Like many other documentary filmmakers, Rothstein avoids many flourishes. He is content to let the interviewees and archival footage speak for itself. Occasionally he throws in an obvious visual or musical cue, but for the most part, WeWork is only as interesting as the person who is speaking. Luckily, most of the interview subjects are candid or insightful enough to keep the story interesting (Neumann was not interviewed, but his pep rallies feature prominently). In the early part of the film, former employees carefully explain how the work environment veered from a community into something closer to a cult. Some of the older employees, like a real estate lawyer, had enough experience to not buy all the hype. But the younger former employees, including Neumann’s former assistant, speak about their experience with genuine pain. WeWork was more than an employer: It was an identity, and the film argues that symbiosis was toxic.
Later on, as WeWork gets ready to go public, the film’s point of view changes. Instead of regretful employees who discuss Neumann with a mix of reverence and disgust, withering journalists and professors knock the whole enterprise down a peg. There is a sting of recognition to this arc, since so many businesses use pseudo-philosophical, life-affirming babble to sell product. Many of us were duped in the past decade, although few of us as badly as the young man who attended WeWork Summer Camp parties, then lived in a “WeLive” dorm. By the end of the film, after Neumann receives a $1.7 billion buyout and his employees are left in the lurch, that employee talks about how his anger quickly shifted toward outright rage.
The outside experts are also invaluable at putting WeWork in a larger context. One of the more interesting sections involves WeWork’s flirtation with SoftBank, a Japanese investment firm that had $100 billion to spend. Its founder, Masayoshi Son, was using his fund to explore companies that would unlock the potential of artificial intelligence. It is unclear how WeWork fit into that grand scheme, although the film suggests that the practice of looking for a wildly successful company—also known as a “unicorn”—as opposed to a moderately successful company is what led to such dramatic losses. The film does not quite link this venture capital strategy to other inhumane and unsustainable labor practices common in twenty-first century capitalism, but it gets close.

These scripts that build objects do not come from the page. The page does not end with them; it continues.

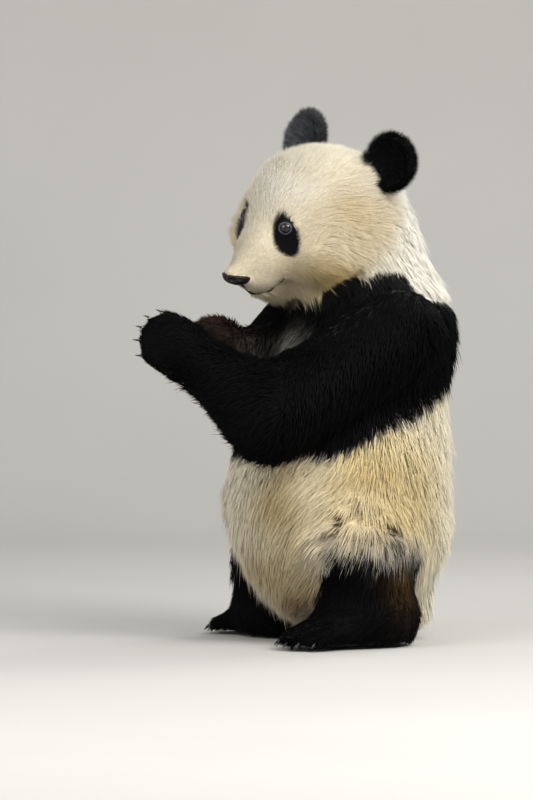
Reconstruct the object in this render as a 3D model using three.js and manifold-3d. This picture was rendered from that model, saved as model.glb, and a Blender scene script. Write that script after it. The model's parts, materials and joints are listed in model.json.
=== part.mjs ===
// A half-grown giant panda, squatting upright on its hind feet with both forepaws raised in front of its chest.
// Units are millimetres. +Z is up, the animal faces -Y, and its left side is +X.
// Every surface stands at the tips of the coat. Each mass of the body is a blended form, parted into its named
// pieces by thin flat cuts, and the limbs and head are let into the trunk with the same narrow gap.
import * as THREE from "three";
import { mergeVertices } from "three/addons/utils/BufferGeometryUtils.js";
import Module from "manifold-3d";

const wasm = await Module();
wasm.setup();

// ---------------------------------------------------------------- driving sizes

const GAP = 0.3; // between touching pieces

const SPINE = {
  belly: { at: [0, -8, 232], radii: [188, 184, 176] },
  rump: { at: [0, 34, 176], radii: [156, 144, 138] },
  lap: { at: [0, -38, 148], radii: [128, 116, 118] },
  waist: { at: [0, 20, 336], radii: [164, 165, 140] },
  chest: { at: [0, 36, 446], radii: [150, 148, 132] },
  withers: { at: [0, 88, 500], radii: [112, 92, 104] },
  nape: { from: [0, 66, 510], to: [0, 22, 660], radii: [118, 108] },
};
const HEAD = { at: [0, -38, 681], pitch: 3, roll: 11, yaw: 18 }; // degrees, towards its left
const SKULL = {
  dome: { at: [0, 4, 4], radii: [123, 120, 114] },
  brow: { at: [0, -48, -6], radii: [94, 76, 78] },
  cheek: { at: [70, -34, -44], radii: [59, 73, 61] },
  muzzle: { from: [0, -92, -56], to: [0, -150, -78], radii: [56, 21] },
  lip: { at: [14, -124, -94], radii: [22, 30, 22] },
  chin: { from: [0, -66, -98], to: [0, -112, -117], radii: [38, 15] },
  socket: { at: [57, -135, -8], radii: [24, 24, 26] },
};
const EAR = { at: [106, 45, 104], radii: [54, 50], depth: 35, hollow: 9, rim: 14, turn: [-14, 24, 10] };
const EYE = { at: [47, -105, -5], radius: 12, looksOut: 42, lid: 2.6, opening: [21, 15] };
const NOSE = { at: [0, -157, -86], radii: [24, 25, 15], nostril: [11, -16, -2] };
const MOUTH = { middle: -121, corner: -94, sweep: 1.05, throat: -70, lip: 4.5, groove: 1.7, buried: 5 };
const ARMS = {
  left: { shoulder: [112, 52, 494], elbow: [136, -172, 370], wrist: [100, -292, 461], handTurn: [-32, 68, -4] },
  right: { shoulder: [-112, -12, 497], elbow: [-152, -90, 408], wrist: [-50, -188, 475], handTurn: [4, -40, 22] },
};
const ARM_RADII = { shoulder: 87, elbow: 77, wrist: 43 };
const LEGS = {
  left: { hip: [112, -6, 200], knee: [122, -6, 150], ankle: [120, 0, 58], foot: [121, 2, 0], toeOut: 16 },
  right: { hip: [-112, -24, 200], knee: [-122, -58, 150], ankle: [-116, -54, 58], foot: [-116, -20, 0], toeOut: 56 },
};
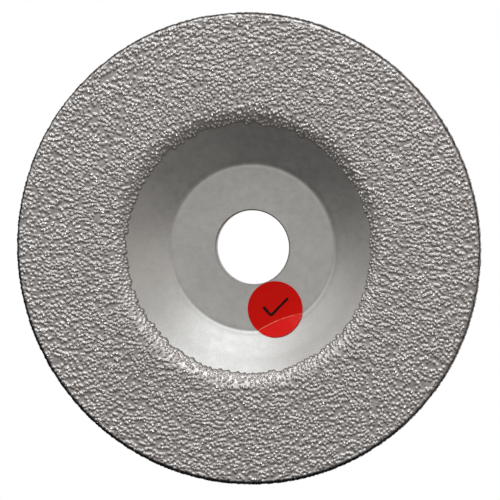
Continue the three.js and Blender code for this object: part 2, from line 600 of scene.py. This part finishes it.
# the fold runs between the places where the label's edge crosses the edge of the hub seat
crease = {
    "middle": (labelX + 1.08 * mm, labelY - 2.68 * mm),
    "along": (0.928, 0.373),
    "halfLength": 4.61 * mm,
    "bow": 0.40 * mm,
    "soften": 0.30 * mm,
    "softenSteps": 13,
    "slope": 0.31,  # of the film beyond the fold
    "calmSeat": 16.5 * mm,  # the seat's height is taken from inside this radius
}
filmLook = {
    "cloudScale": 260.0,
    "speckScale": 5000.0,
    "tones": ((0.61, 0.0042, 0.0014), (0.72, 0.0062, 0.0022)),
    # painted light: the paler red of the film beyond its fold, which leans towards the light
    "raised": (0.88, 0.0050, 0.0024),
    "litBeyondFoldSpan": (-0.1 * mm, 0.3 * mm),
    "brightSide": (0.6, -0.8),
    "brightSpan": (-4 * mm, 5 * mm),
    "brightShare": 0.55,
    "creaseHighlightHalf": 0.14 * mm,
    # the colour of the painted highlight along the fold
    "line": (0.98, 0.30, 0.20),
    "lineWander": 0.12 * mm,
    "breakScale": 900.0,
    "breakSpan": (0.36, 0.6),
    "breakShare": 0.25,
    "relief": 0.02 * mm,
    "reliefStrength": 0.12,
    "roughFrom": 0.14,
    "roughSpread": 0.08,
    "shine": 0.1,
}


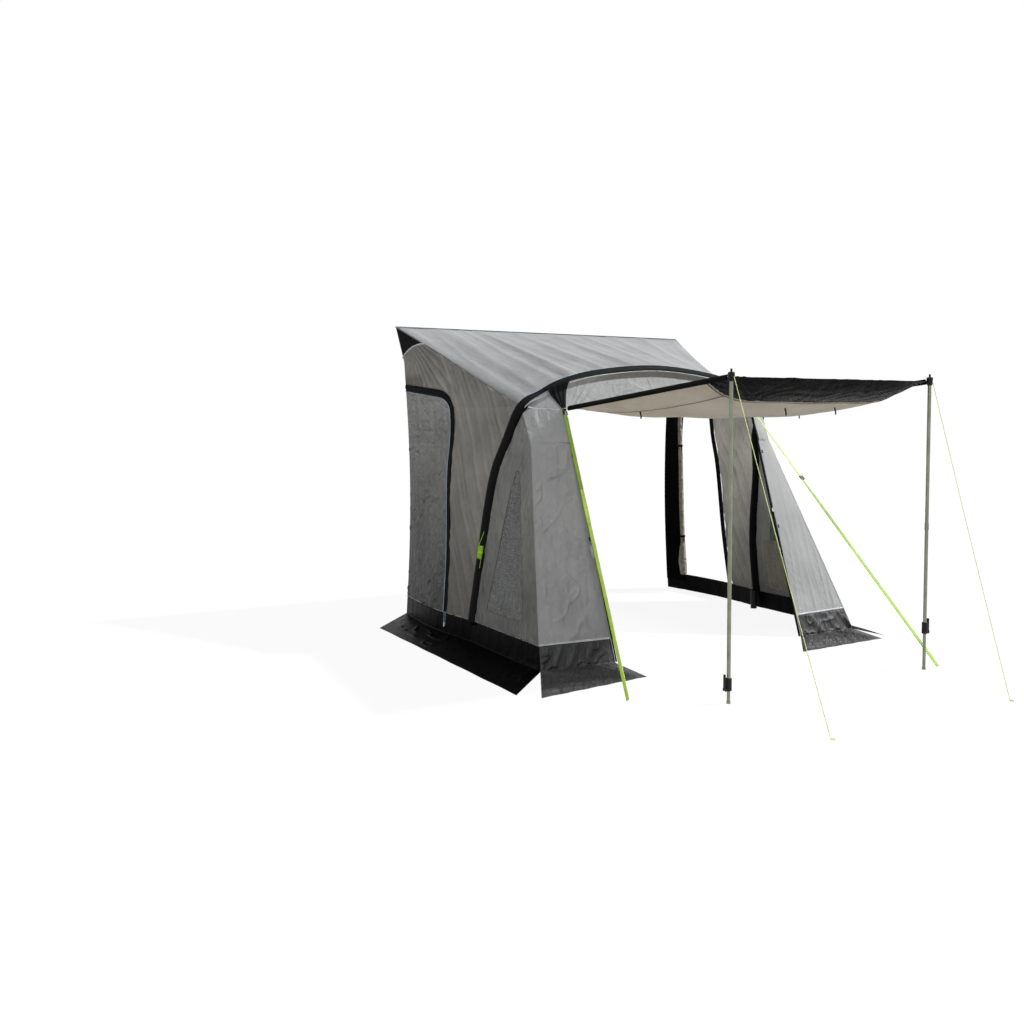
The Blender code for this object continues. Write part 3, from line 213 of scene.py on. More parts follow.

In fact, the final scenes of WeWork nearly undo the whole thing. The film addresses the COVID-19 pandemic, including an awkward montage of each interviewee putting on their face mask. The film suggests that the loss of community and shared space—one that we all have collectively felt—means there is a need for something like WeWork. It’s as if Rothstein ignores what all his interviewees have been trying to say, and forgets the cyclical nature of pandemics entirely. This unnecessary footnote does not undo what precedes it, but after the pandemic dies down, future audiences will find the scene utterly superfluous. That’s the thing about time capsules: They don’t need immediacy to remain relevant.
WeWork: Or the Making and Breaking of a $47 Billion Unicorn is available to stream on Hulu starting April 2nd.